Wednesday, January 16, 2008
Death of a Mexican and other poems
By Manuel Paul Lopez
winner of the Dorothy Brunsman Poetry Prize 2006 Bear Star Press
Reviewed by Anne Brudevold
Poet Manuel Paul Lopez’s first chapbook, consisting of a short preamble, a half dozen poems in different lengths and narrative voices, and a glossary of Spanish words, is truly engaging. In a varying poetic tone of different narrative voices, the poet shows shows us what coping with two cultures at once is like, from various person’s experiences. In the first one, “Mi Cantita,” is the speaker’s bi-lingual family and culture, prejudice cuts both ways. This poet’s lively metaphors and ability to put us in his place is so simple and natural that I was just taken in – welcomed to the poet’s world where he can speak no language, so his grandmother/nana used to massage his “sluggish tongue.” Without preaching, without taking sides, without self-pity---and with a great deal of humor, brilliant combination of Spanish and English, lively metaphors, and unpretentious use of language, we are there, in a world at once painful and funny, where:
“Spanish trembles beneath my Nine Inch Nails tour shirt/like a beaten mutt,/a crackhead in church.” The poet says: “I was just miming Mexican.” Being darker than other Mexicans, he gets beat up by both Mexicans and Americans as he grows up, and teased by his family and community. “Angel’s mom was funny about my lengua’s white man’s disability/ When she answered the door, she’d say, ‘Buenos dias.’ And I’d say ‘Hola,’/but no more, already taken too far out of myself. But her eyebrows would become/ two magnets attempting to yank out the planetas, estrellas, and saltelites from my mouth from my/mouth so she could contact the great shy sol that for some reason slept too comfortably/ within the arctic of my gut/as I stood shivering pale and naked as a white plastic cafeteria spoon….And with the silence she’d laugh, taking me in with the warmth of her tone,/like the Our Lady of Guadalupe church bell/bringing everyone home on Sundays.”

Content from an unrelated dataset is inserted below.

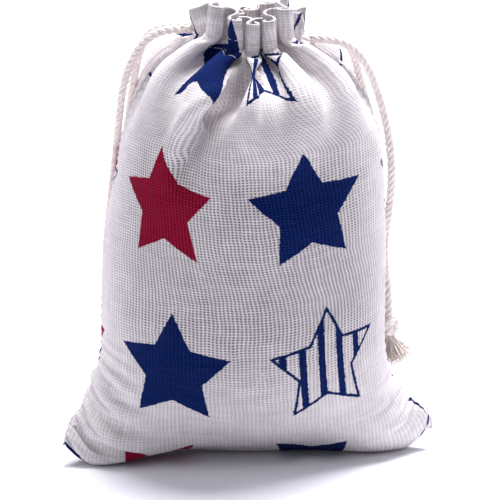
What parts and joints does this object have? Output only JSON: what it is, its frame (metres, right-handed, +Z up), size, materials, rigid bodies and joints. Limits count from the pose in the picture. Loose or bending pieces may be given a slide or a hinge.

It’s difficult to critique these poems – why not just quote them all? A common theme is the inability to speak either language: “I knew Spanish words, but they were all different colored marbles/in the jar of my mouth/and I couldn’t pick out the right color.”
In the end, he embraces them both, ardently. With exuberant language, the poet speaks in the voices of characters of his family. In “Death of a Mexican” the poet speaks of his desire to be at once like and unlike his poet cousin, who “made a habit of chewing on paper, because he said that it would feed/ him Lorca, Rulfo, Hamsun, but times when he drank a little to much of his wine, he’d cry/like a drama queen, while chewing on Danielle Steele.” In “Mundo Meets the World,” a retarded cousin is in love with Denise Levertov. In Go, Nijinskym Go” an uncle plays over-indulgent parent to his little girl, even as he tries to express his own failure of poetic, mimetic, and dance experience. “There is a hole in my living room” depicts the glasses of grief left around a symbolic grave, a hole in the poet’s living room. Emotions are expressed in real objects, in real experience, in trances away from reality. It’s not the fluid, poetic unknowing transition, as in, say Mistral’s fiction, between fiction and reality; it’s the poet’s ironic knowledge, even as he expresses each character’s emotion sincerely, that something is out of kilter, and that there is something rich and wonderful about it.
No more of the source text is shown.